I’ve got tons of good stories this week, but I’m not sure anyone’s found this site yet. Holler back a comment or two and I’ll start giving the news.
Fri 1 Jun 2007
OK, so it only took us a few weeks to learn how to post stuff on our own website…
During that time so many things have happened here in the neighborhood that it is hard to know where to start catching you up. So…I won’t. Maybe some of those stories will show up over the next few weeks, but I doubt it. So much happens in a day here that I am beginning to understand why Jesus said not to worry about tomorrow, let alone yesterday.
Last night we had some special guests at our big dinner. Joel Van Dyke, our old Philly friend who is now working in Guatemala with gang memebers in prison, Edwin Guzman, a no-English Nicaraguan who pastors a church of street people, and Biju Mathew, who worked with Marty and me at EAPE but now manages microloans for poor women in Chenai, India with Opportunity International, all of whom stopped in to see us on their way to other places. They loved meeting our local friends and vice versa.
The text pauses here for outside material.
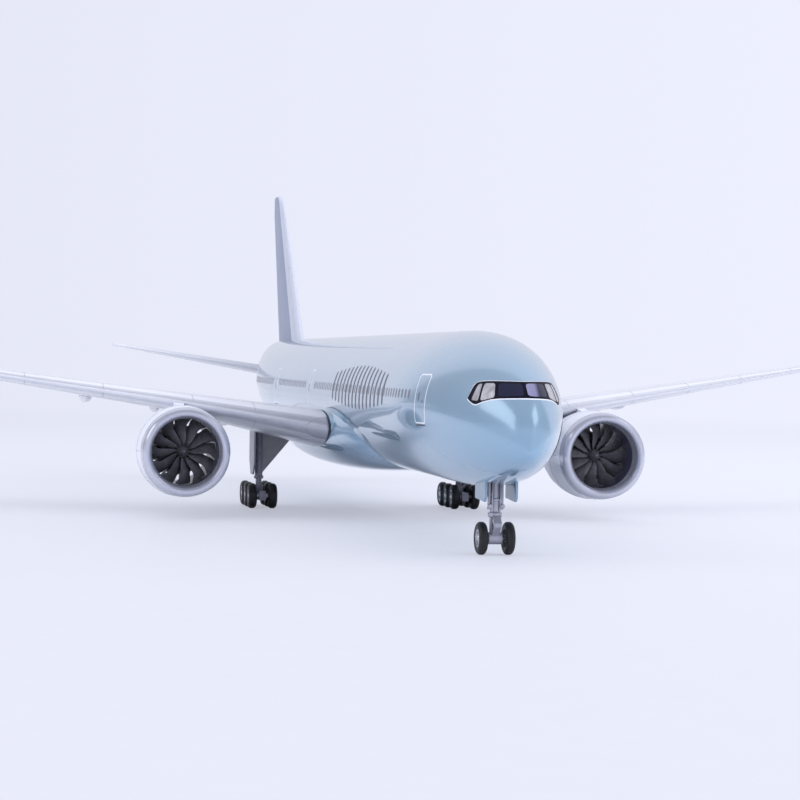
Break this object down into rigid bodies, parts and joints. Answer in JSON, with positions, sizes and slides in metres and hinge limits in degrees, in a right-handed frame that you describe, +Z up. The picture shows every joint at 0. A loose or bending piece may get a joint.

We took prayer requests last night, among them 16 year-old Zachiah’s that God would help him get out of street life, Danny and Diana’s that their failing relationship would heal, Adam’s for the eye abrasion of his new girlfriend, and Pickett’s that he would show up at his family reunion in a truly positive, giving frame of mind.
We also listened to little Majesty spirited acapella rendition of ‘My Girl’, which earned him a big ovation. Bottom line: A good time was had by all…and a lot of hugs were had by many.